И третий вечер зачитываюсь книжкой про охоту на медведей”.
“Мир сейчас необыкновенно интересен. Интересней, чем в любую из прошедших эпох”.
Интернет станет живым. Беседовала Ирина Литвинова. — “Огонек”, 2009, № 13, 10 августа.
Говорит французский футуролог Жоэль де Росней: “Даже сегодня исследования показывают, что доступ в Интернет может как способствовать процессу обучения детей, уже имеющих определенный культурный уровень, так и блокировать обучение у тех детей, которые не воспитывались в определенной культурной среде. С течением времени этот разрыв в образовании будет только увеличиваться. В книге „Симбиотический человек” я предположил, что следующий этап эволюции в области общения человека с компьютером будет выражаться в создании биологического симбиоза человека с машиной, в результате чего человечество обеспечит себе новую технологическую революцию. Но одновременно произойдет и новое расслоение между теми, кто имеет возможность пользоваться этими сложными и дорогими системами, и теми, кто не имеет и никогда не получит к ним доступа. В итоге у нас скоро будет два человечества, находящихся на разных этапах эволюционного развития”.

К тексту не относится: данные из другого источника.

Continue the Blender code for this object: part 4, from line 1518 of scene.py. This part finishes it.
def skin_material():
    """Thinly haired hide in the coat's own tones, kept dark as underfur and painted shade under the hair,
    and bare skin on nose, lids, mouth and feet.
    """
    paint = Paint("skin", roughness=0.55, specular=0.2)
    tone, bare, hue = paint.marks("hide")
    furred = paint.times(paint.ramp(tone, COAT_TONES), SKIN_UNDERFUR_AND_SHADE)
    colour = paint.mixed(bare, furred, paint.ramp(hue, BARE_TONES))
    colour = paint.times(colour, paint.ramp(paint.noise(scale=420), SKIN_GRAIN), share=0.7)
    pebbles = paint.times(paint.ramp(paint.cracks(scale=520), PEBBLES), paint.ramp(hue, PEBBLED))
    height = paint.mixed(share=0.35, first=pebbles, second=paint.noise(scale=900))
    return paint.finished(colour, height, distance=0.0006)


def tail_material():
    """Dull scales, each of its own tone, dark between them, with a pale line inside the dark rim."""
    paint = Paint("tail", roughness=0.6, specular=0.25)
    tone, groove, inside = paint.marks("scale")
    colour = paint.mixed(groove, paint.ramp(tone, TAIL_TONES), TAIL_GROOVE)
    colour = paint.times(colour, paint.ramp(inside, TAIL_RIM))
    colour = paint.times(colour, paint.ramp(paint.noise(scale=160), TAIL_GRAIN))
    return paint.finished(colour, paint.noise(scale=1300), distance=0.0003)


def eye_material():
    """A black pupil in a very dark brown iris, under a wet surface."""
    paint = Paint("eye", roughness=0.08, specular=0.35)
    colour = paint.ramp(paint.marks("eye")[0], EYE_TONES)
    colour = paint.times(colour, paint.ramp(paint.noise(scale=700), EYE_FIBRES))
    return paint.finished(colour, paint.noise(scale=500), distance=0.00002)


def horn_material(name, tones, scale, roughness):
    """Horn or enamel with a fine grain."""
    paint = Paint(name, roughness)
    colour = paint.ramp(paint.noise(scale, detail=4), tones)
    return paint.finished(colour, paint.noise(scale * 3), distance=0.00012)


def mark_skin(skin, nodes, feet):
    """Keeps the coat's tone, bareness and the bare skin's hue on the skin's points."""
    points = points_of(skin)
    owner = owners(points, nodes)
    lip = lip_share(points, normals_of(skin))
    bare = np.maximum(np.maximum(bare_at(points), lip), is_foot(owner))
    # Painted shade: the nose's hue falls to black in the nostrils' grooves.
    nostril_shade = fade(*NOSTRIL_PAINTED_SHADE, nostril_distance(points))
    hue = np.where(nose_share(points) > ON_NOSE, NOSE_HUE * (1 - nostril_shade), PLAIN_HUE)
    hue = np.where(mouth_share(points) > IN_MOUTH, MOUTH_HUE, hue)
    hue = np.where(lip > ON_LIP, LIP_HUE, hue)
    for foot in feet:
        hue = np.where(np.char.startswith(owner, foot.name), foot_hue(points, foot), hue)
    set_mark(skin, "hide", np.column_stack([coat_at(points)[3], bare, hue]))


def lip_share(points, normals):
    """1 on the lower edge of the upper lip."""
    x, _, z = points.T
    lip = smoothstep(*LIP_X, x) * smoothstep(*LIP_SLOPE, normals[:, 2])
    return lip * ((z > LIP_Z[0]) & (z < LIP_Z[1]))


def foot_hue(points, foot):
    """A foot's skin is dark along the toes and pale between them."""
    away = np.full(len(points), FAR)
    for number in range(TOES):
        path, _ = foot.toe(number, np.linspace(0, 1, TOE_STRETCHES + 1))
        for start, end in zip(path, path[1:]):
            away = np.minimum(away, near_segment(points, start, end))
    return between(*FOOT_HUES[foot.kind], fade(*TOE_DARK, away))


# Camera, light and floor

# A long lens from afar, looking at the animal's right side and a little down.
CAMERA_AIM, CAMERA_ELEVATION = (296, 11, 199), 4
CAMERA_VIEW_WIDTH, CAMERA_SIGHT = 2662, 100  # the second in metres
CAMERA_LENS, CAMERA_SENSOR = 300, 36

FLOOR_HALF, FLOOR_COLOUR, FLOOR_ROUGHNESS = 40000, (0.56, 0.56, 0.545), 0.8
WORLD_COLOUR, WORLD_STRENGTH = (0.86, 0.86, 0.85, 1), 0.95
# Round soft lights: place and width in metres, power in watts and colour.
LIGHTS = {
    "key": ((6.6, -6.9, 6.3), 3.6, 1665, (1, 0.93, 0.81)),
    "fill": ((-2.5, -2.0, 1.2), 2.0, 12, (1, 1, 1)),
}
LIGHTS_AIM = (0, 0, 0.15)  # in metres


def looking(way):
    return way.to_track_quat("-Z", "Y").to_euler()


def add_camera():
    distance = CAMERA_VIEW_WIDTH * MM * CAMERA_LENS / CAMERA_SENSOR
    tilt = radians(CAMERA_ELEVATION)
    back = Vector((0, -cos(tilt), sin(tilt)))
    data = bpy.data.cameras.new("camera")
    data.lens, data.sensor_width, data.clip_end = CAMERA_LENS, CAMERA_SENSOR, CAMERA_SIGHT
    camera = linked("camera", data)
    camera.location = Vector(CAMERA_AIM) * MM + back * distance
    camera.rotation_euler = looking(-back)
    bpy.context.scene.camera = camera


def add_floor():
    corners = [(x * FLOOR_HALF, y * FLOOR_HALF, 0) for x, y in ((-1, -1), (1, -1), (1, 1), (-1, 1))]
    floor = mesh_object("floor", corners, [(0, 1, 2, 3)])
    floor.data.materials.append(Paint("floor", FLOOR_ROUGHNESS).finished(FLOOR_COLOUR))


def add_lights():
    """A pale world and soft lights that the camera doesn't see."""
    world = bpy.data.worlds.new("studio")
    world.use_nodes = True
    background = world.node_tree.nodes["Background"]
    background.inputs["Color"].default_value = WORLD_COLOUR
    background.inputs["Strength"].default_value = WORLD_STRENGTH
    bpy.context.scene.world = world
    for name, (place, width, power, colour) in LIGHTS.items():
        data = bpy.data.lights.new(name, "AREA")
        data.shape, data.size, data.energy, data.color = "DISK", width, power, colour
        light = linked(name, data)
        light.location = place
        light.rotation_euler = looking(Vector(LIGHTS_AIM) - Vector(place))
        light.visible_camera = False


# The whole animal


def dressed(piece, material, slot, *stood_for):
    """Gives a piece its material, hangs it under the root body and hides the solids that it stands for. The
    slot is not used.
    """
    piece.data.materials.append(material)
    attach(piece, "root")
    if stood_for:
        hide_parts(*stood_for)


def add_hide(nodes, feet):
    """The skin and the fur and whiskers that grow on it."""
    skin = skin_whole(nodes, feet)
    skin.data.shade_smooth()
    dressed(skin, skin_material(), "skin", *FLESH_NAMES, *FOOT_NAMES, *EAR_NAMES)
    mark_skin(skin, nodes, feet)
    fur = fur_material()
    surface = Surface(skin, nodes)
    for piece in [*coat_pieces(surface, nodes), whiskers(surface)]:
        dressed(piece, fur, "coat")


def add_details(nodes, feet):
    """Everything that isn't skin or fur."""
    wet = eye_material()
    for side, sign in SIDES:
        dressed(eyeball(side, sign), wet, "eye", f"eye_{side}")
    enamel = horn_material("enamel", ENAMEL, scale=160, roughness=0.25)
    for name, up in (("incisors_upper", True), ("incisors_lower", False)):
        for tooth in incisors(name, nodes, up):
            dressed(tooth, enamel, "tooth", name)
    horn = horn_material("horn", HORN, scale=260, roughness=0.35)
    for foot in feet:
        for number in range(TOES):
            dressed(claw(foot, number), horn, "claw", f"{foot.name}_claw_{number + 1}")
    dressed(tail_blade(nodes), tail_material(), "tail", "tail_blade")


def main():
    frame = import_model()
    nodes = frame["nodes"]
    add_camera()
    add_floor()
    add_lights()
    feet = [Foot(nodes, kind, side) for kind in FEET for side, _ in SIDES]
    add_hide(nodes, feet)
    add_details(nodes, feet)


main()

Алeксандр Кабаков. Слухи о смерти России преувеличены. Беседу вел Константин Мильчин. — “Русский репортер”, 2009, № 32, 27 августа <http://rusrep.ru>.
“Никакой „истинной” истории нет. Это просто опрокинутая в прошлое политика.
В ней не существует фактов, есть только интерпретации”.
“Я некоторое время назад общался с нынешними очень богатыми людьми из финансового мира. Это прекрасно образованные, интеллигентные люди, много читающие. И вот с изумлением я обнаружил, что они очень напуганы наступившим кризисом. И не финансово-экономической составляющей. Нет, они воспринимают кризис как опасный сигнал, предвещающий социальные потрясения. Я не считаю, что им видней. Но интересно, что раньше они не боялись. Не боялись в довольно бурные ельцинские времена. Не боялись в новые времена. А тут вдруг прямым текстом сообщили, что боятся революции. В общем, у меня возникла идея написать о том времени. Про 1917 год. Естественно, что про те события я могу написать только глазами нынешнего человека: у меня других глаз нет”.